The Hangzhou Intermediate People’s Court upheld a previous ruling by a lower court, declaring the worker’s dismissal unlawful.
“The reasons cited for termination by the company were not related to negative situations like business downsizing or operational difficulties, nor did they meet the legal requirements that would render it ‘impossible to continue the employment contract,'” the court stated in a published article.
The core issue in this case is whether companies can justify laying off human workers by claiming AI replacement.
The tech worker, known only by his surname Zhou, was employed in Hangzhou, Zhejiang province, as a quality assurance supervisor. The company he worked for was not named in court documents. Zhou’s primary role involved working with AI large language models and verifying the accuracy of their responses to users.
Before his job was taken over by AI, Zhou earned an annual salary of 300,000 yuan ($43,900). The company reassigned him to a lower-level position with a 40% salary reduction, which he refused. Subsequently, the company terminated Zhou’s contract, citing AI’s disruptive impact and reduced staffing needs.

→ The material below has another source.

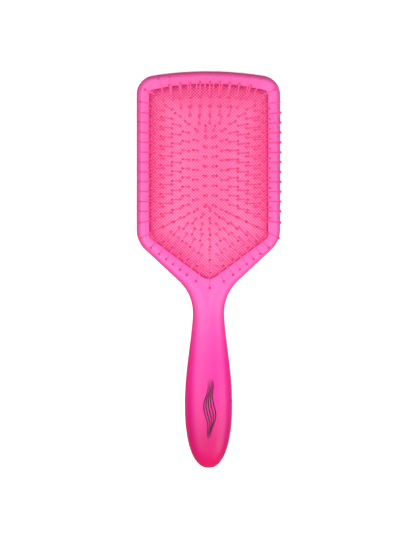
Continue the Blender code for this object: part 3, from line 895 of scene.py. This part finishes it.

Zhou filed an arbitration claim for higher compensation due to wrongful termination and won. The company challenged the decision, filing a lawsuit in 2025, but lost at the district-level court. It has now lost again on appeal.
The Hangzhou court also found it unreasonable for the company to offer Zhou an alternative position with a significant salary cut.
Zhejiang lawyer Wang Xuyang, not involved in the Hangzhou case, told state-run news agency Xinhua that adopting AI does not automatically justify terminating labor contracts to cut costs.
As the Chinese economy remains sluggish, with rising costs due in part to the Iran war, businesses are likely seeking more cost-cutting measures.
This case is one of several labor disputes in Chinese cities stemming from AI job replacements.
Last year, a data mapping worker in Beijing who was replaced by AI and subsequently dismissed also won an arbitration case. The arbitration panel determined the company’s decision to switch to AI was a business choice rather than an uncontrollable event, ruling the dismissal illegal as it shifted the costs of technological transformation onto the employee.